The fist principal component retains 92% of the total variation in the data. The second is less effective to describe the variance

## Example: PCA for facial recognition

One real-life application of PCA is in the field of facial recognition. Facial recognition technology is used in various applications, such as security systems, authentication mechanisms, and image tagging in social media platforms. PCA can be employed to reduce the dimensionality of facial images while preserving the most important features, making the recognition process more efficient.

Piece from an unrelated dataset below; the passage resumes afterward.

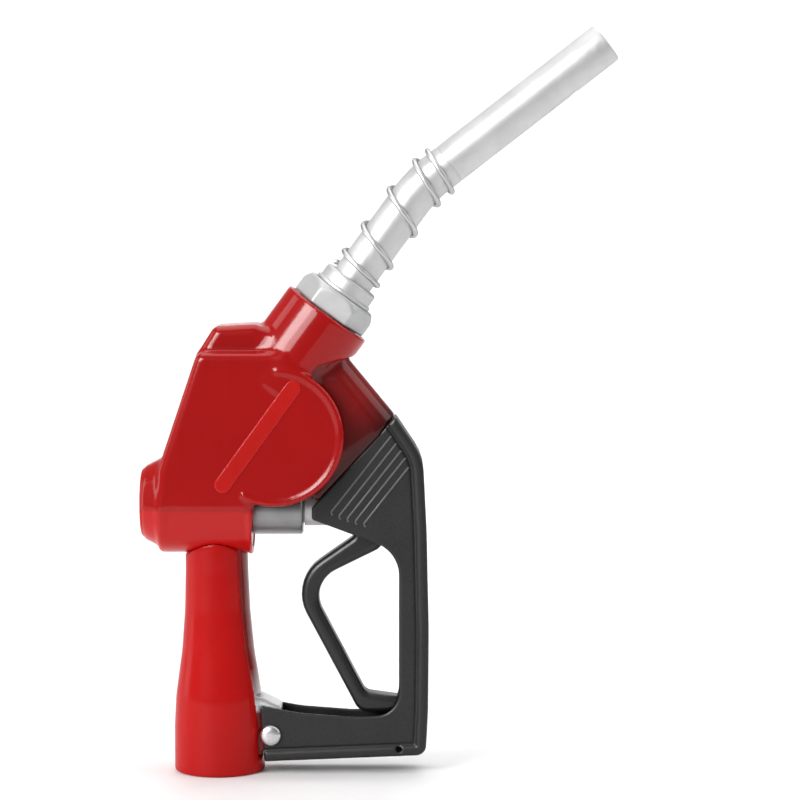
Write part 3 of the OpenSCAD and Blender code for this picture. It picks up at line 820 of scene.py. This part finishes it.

Let's create an example of using PCA for facial recognition using the famous "Labeled Faces in the Wild" (LFW) dataset available in Scikit-learn:

In [7]:
# write code here

In [8]:
# Load the Labeled Faces in the Wild (LFW) dataset
# write code here

In [9]:

# Extract the images and their corresponding labels
# write code here


In [10]:

# Apply PCA for dimensionality reduction
# write code here


In [11]:
# Visualize the first 10 principal components as eigenfaces
# write code here


In [12]:
# Reconstruct an example image using the reduced components
# write code here

# Visualize the original and reconstructed images
# write code here


In this example, we used the Labeled Faces in the Wild (LFW) dataset, which contains facial images of different individuals. 

We applied PCA to the images to reduce their dimensionality to 150 principal components, called "eigenfaces." These eigenfaces represent the **most significant features** of facial images in the dataset.

We visualized the first 10 eigenfaces, which are characteristic patterns that contribute most to the variation in the dataset. These eigenfaces can be thought of as a set of "building blocks" that can be combined to reconstruct any facial image from the dataset.

Finally, we reconstructed an example image using the reduced principal components. The reconstruction process shows that the main facial features are preserved despite the significant dimensionality reduction.

Facial recognition systems can use these reduced representations to efficiently match and identify faces, making PCA a powerful tool in real-life applications like biometric authentication and security systems.